Phenols are natural compounds that are present in extra-virgin olive oil.
The three major phenols found in olive oil that give the oil its flavor profile are Oleocanthol, Hydroxytyrosol and Tyrosol.
All phenols found in olive oil exhibit significant biological effects in many diseases, participating in various cellular and biochemical processes.
Phenols have antioxidant and anti-inflammatory activities and helps protect the body and its functions. There are over 20 different phenols found in olive oil if it is produced well.
“High Poly“ or Polyphenol measurement in caffeic equivalents – is a measurement of the 3 “phenol” molecules that are the controlling factors for the intensity of olive oil.

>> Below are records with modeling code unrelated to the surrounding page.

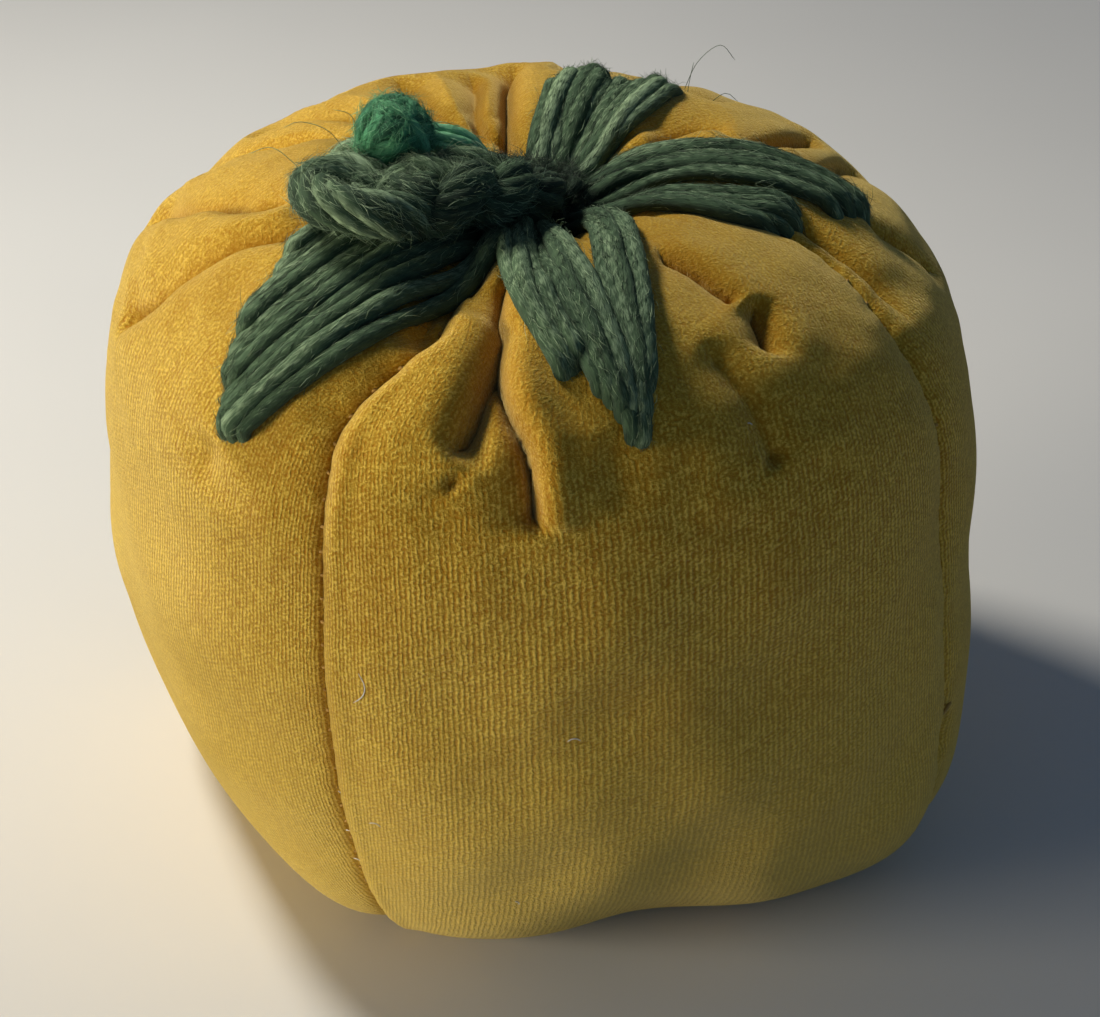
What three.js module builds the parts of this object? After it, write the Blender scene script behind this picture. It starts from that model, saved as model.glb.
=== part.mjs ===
// A hand-made tomato pin cushion. Four velveteen side panels and a square base are sewn over a firm
// stuffing and drawn together at the top by a gathering thread. A five-point calyx is embroidered over
// the gathers in thick wool. A short stem of three wool strands lies across the top and lifts at its root.
// Millimetres and degrees, +Z up, the origin under the middle of the base, the front panel facing -Y.
import * as THREE from "three";
import { mergeVertices } from "three/addons/utils/BufferGeometryUtils.js";

// ---- Body ----
const HALF_WIDTH = 43; // from the middle to the flat of a side panel, at the widest
const HEIGHT = 76; // to the top of the puffed shoulder
const WIDEST_HEIGHT = 38.5;
const BASE_SHARE = 0.55; // width of the base against the widest width
const LOWER_ROUNDNESS = 2.3; // superellipse power of the side's lower curve
const UPPER_ROUNDNESS = 3.6;
const SQUARENESS = { base: 4.2, middle: 3.2, top: 2 }; // superellipse power of the plan outline
const DIMPLE_DEPTH = 7;
const DIMPLE_SHARE = 0.28; // width of the gathered dimple against the half width

// ---- Sewing ----
const CLOTH = 1.2; // thickness of the velveteen
const GAP = 0.3; // room between touching pieces
const SEAM_GAP = 1.1; // room between two seam allowances, which the seam thread fills
const SEAM_ALLOWANCE = 4;
const SEAM_ROUNDING = 0.5; // how far a panel's edge sinks as it turns in at a seam
const SEAM_REACH = 3; // how far from a seam the panel is back at its full height
const GATHER_RADIUS = 5; // of the hole that the gathers close on
const SEAM_THREAD_RADIUS = 0.25;
const SEAM_THREAD_LEVELS = { low: -0.93, clearOfGathers: 2.5, depth: 1 };
const GATHERING_THREAD_RADIUS = 0.4;
const CLOSING_LEVELS = { low: -0.55, high: -0.3 }; // the gap that the body was filled through
const CORNER_ANGLES = { front_right: -45, back_right: 45, back_left: 135, front_left: -135 };
// The wadding: its lowest ring, its neck below the gathers, and the rounding of its top and bottom.
const STUFFING = { lowestLevel: -0.97, neckRadius: 12, neckStep: 2, topSink: 1.5, floorShare: 0.8 };
const PANEL_ANGLES = { right_panel: 0, back_panel: 90, left_panel: 180, front_panel: -90 };

// ---- Wool calyx ----
const CROWN = { inner: 3.5, outer: 6.8, height: 2.4, foot: 0.1, bulge: 0.4, waist: 0.9, shoulder: 0.6 };
const LEAF_ROOT_ARC = 8.2; // along the cloth from the middle of the gathers
const LEAF_EDGE_THICKNESS = 1.1;
const LEAF_MIDDLE_THICKNESS = 1.7;
const LEAF_ROOT_HALF_WIDTH = 2.5;
const LEAF_WIDEST_SHARE = 0.4; // of its length from the root
const LEAF_TIP_TAPER = { loss: 0.85, power: 1.6 };
const LEAVES = [
  { name: "leaf_front_left", rootAngle: 213, tipAngle: 209, length: 47, halfWidth: 7.6 },
  { name: "leaf_front", rootAngle: 256, tipAngle: 265, length: 42, halfWidth: 4.9 },
  { name: "leaf_front_fork", rootAngle: 289, tipAngle: 277, length: 32, halfWidth: 2 },
  { name: "leaf_right", rootAngle: 347, tipAngle: 334, length: 38, halfWidth: 4.9 },
  { name: "leaf_right_fork", rootAngle: 313, tipAngle: 316, length: 29, halfWidth: 2.5 },
  { name: "leaf_back_right", rootAngle: 48, tipAngle: 49, length: 36, halfWidth: 7 },
  { name: "leaf_back_left", rootAngle: 134, tipAngle: 138, length: 33, halfWidth: 6 },
];

// ---- Wool stem ----
const STEM_ANGLE = 206; // direction in which the stem lies
const STEM_PIVOT_HEIGHT = 74;
const STEM_ROOT_RADIUS = 2.8;
const STEM_START = 3.6; // distance of the strands' first turn from the pivot
const STEM_LENGTH = 26;
const STEM_TIP_HEIGHT = 80.9;
const STEM_CLIMB = 12; // distance in which the stem climbs out of the dimple
const STRAND_RADIUS = 1.3;
const TWIST_RADIUS = 2.2; // of the middles of the strands about the middle of the stem
const TWIST_PITCH = 24;
const TWIST_START_TURN = 0.2;
const BOBBLE = { radius: 3.4, along: 15.5, aside: -6.7, height: 83.4 };

const COLOURS = {
  velveteen: 0xc29a3c,
  base: 0xb28c36,
  stuffing: 0xeee9dd,
  thread: 0x9a7a30,
  wool: 0x2f5540,
  emerald: 0x157048,
};

const degrees = (angle) => (angle * Math.PI) / 180;
const mix = (a, b, share) => a + (b - a) * share;
const material = (color) => new THREE.MeshStandardMaterial({ color, roughness: 0.9, metalness: 0 });

// ---- The shape of the stuffed body ----
// level runs from -1 at the edge of the base, past 0 at the widest height, to 1 at the gathers' middle.
function profile(level) {
  const turn = degrees(90 * Math.abs(level));
  const power = level < 0 ? LOWER_ROUNDNESS : UPPER_ROUNDNESS;
  const scale = (Math.cos(turn) ** power + Math.sin(turn) ** power) ** (-1 / power);
  const across = scale * Math.cos(turn);
  const up = scale * Math.sin(turn);
  if (level < 0) {
    const reach = mix(BASE_SHARE, 1, across);
    const squareness = mix(SQUARENESS.base, SQUARENESS.middle, Math.sin(degrees(90 * (1 - up))));
    return { reach, height: WIDEST_HEIGHT * (1 - up), squareness };
  }
  const sunk = DIMPLE_DEPTH * Math.exp(-((across / DIMPLE_SHARE) ** 2));
  const height = mix(WIDEST_HEIGHT, HEIGHT, up) - sunk;
  return { reach: across, height, squareness: mix(SQUARENESS.middle, SQUARENESS.top, up ** 2) };
}

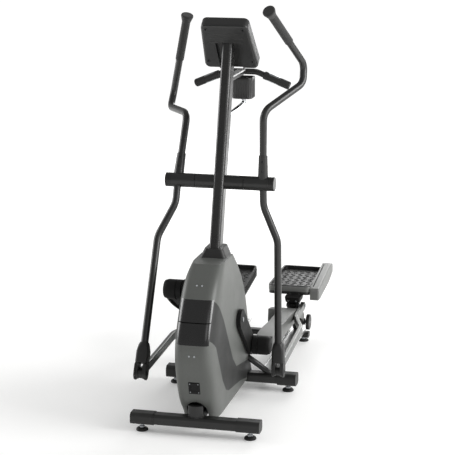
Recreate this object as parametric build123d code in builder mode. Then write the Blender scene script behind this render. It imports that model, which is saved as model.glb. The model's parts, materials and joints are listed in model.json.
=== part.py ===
"""Elliptical trainer with a front drive, swinging handles, roller rails and level pedals.

Millimetres, +Z up. +X is the machine's right as seen from in front of it, +Y runs rearward to the
pedals, and the origin is on the floor in the middle of the whole machine. The right crank stands low
and to the rear, the left one opposite to it, and every linked piece is placed to suit.
"""

import os
from math import asin, atan2, cos, degrees, hypot, radians, sin

from build123d import *

# ---- driving sizes -------------------------------------------------------------------------------
FIT = 0.3  # gap between pieces that move on each other's faces
RUNNING = 0.05  # radial gap of a shaft in its bore
SHEET = 3.0  # wall of moulded shells

FRONT_Y = -814.0  # front stabiliser's centre line
FRONT_HALF = 271.0
MID_Y = FRONT_Y + 631.0  # middle cross bar
MID_HALF = 295.0
REAR_Y = FRONT_Y + 1390.0  # rear cross bar under the rails
REAR_HALF = 205.0
BAR_DEPTH = 60.0  # cross bar tubes, along Y
BAR_HEIGHT = 44.0
BAR_FLOOR_GAP = 34.0  # from the floor to the tubes' undersides
TUBE_WALL = 2.5
CAP_LENGTH = 98.0
CAP_PROUD = 2.5
FOOT_RADIUS = 25.0
FOOT_HEIGHT = 18.0
STUD_RADIUS = 6.0

REAR_BAR_HEIGHT = 26.0
REAR_BAR_DEPTH = 44.0
REAR_BAR_FLOOR_GAP = 20.0
RAIL_THICKNESS = 6.0
RAIL_NEAR, RAIL_FAR = 112.0, 186.0  # across X
RAIL_LIP = 5.0
RAIL_END_Y = FRONT_Y + 1530.0
CARRIER_WIDTH = 40.0

MAST_LEAN = 15.55  # degrees, top rearward
MAST_WIDTH, MAST_DEPTH = 46.0, 74.0
PIVOT_Y, PIVOT_Z = FRONT_Y + 420.3, 970.5  # axis of the swinging handles
PIVOT_TUBE_RADIUS = 30.0
PIVOT_AXLE_RADIUS = 12.5
CENTRE_SLEEVE_HALF = 104.0
HUB_NEAR, HUB_FAR = 106.0, 234.0

CRANK_Y, CRANK_Z = FRONT_Y + 398.0, 383.0
CRANK_RADIUS = 248.0
CRANK_ANGLE = -42.0  # of the right arm, from rearward towards up
CRANK_AXLE_RADIUS = 10.0
ARM_NEAR, ARM_THICKNESS, ARM_END_RADIUS = 88.0, 16.0, 44.0
PULLEY_RADIUS, FLYWHEEL_PULLEY_RADIUS, FLYWHEEL_RADIUS = 140.0, 24.0, 118.0
FLYWHEEL_Y, FLYWHEEL_Z = FRONT_Y + 96.0, 345.0
BELT_NEAR, BELT_WIDTH, BELT_THICKNESS = -68.0, 16.0, 4.0

LINK_LENGTH = 838.0  # crank pin to roller axle
LINK_NEAR, LINK_FAR = 110.0, 184.0  # across X, ahead of the pedal
LINK_WIDE_NEAR = 57.0  # inner side of the wide part under the pedal
LINK_WIDE_START = 540.0  # from the crank pin
LINK_HUB_RADIUS = 42.0
ROLLER_RADIUS = 38.0
ROLLER_AXLE_RADIUS = 7.0
PEDAL_PIVOT_ALONG, PEDAL_PIVOT_UP = 680.0, 97.5  # on the link, from the crank pin
PEDAL_NEAR, PEDAL_FAR = 20.0, 267.0
PEDAL_FORE, PEDAL_AFT = 32.0, 420.0  # either side of the pedal pivot, towards the rear
PEDAL_TILT = {1: 0.0, -1: 8.0}  # degrees, rear end up
TREAD_UP = 70.0  # tread above the pedal pivot

SWING = 15.3  # each handle's swing from upright
HANDLE_RADIUS = 15.5
GRIP_RADIUS = 18.5
SOCKET_RADIUS = 21.0
HANDLE_INNER_X, HANDLE_OUTER_X, HANDLE_WIDE_X, HANDLE_TIP_X = 183.7, 243.9, 313.8, 222.0
LOWER_PATH = [(HANDLE_INNER_X, -14, -99), (HANDLE_OUTER_X, -46, -244), (HANDLE_OUTER_X, -159, -776)]
UPPER_PATH = [
    (HANDLE_INNER_X, 81, 292), (HANDLE_WIDE_X, 282, 339),
    (HANDLE_WIDE_X, 318, 412), (HANDLE_TIP_X, 121, 714),
]
HANDLE_FOOT = (-167.0, -816.0)  # control bar pin, from the pivot axis with the handle upright
CONTROL_BAR_WIDTH, CONTROL_BAR_HEIGHT = 19.0, 36.0
CONTROL_BAR_X, CONTROL_BAR_END_X = 244.0, 196.0
CLEVIS_GAP = 21.0
CLEVIS_PLATE = 7.5

HOUSING_HALF = 84.0
# height, front, rear, half-width, depth of the rounded nose
HOUSING_SECTIONS = [
    (50, 42, 712, 76, 110), (86, 34, 674, 80, 104), (130, 2, 650, 82, 88), (200, -20, 628, 84, 66),
    (280, -46, 604, 84, 66), (350, -60, 580, 84, 82), (440, -40, 542, 84, 96), (530, 10, 488, 83, 98),
    (610, 70, 424, 78, 86), (650, 124, 392, 72, 78), (674, 172, 374, 67, 70),
]
BAND_HALF, BAND_LOW, BAND_SPLIT, BAND_HIGH = 67.0, 394.0, 478.0, 562.0
BAND_SEAM = 1.6  # half the gap between the two lengths of the band
MAST_FOOT_Z = 96.0
SPINE_LOW, SPINE_HIGH, SPINE_HALF = 56.0, 96.0, 30.0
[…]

Oleocanthal is the phenol most responsible for the pungency of an oil.
These are measured to determine the sensory intensity of an oil: mild, medium or bold as well as fruitness, bitterness and pungency.
Total Biophenols are the calculated in a totally different way, and has come about through advances in measurement techniques that can now denote all of the 20+ phenols found in olive oil.
This number is the sum of the amount of each phenol found in a particular olive oil.
For example a mild oil may register it’s Polyphenol count at 181 ppm (in the method of total phenol content caffeic equivalents) while a bold oils can register the same Polyphenol count at over 300 ppm.
However, the mild oil may have a Total Biophenols of 368.2 ppm and the bold oil have a Total Biophenol of 386 ppm.
While their Total Biophenol count is very close, they are very different in intensity.
So… Polyphenol count speaks more to the sensory factors of an olive oil due to 3 prominent phenols found in olive oil.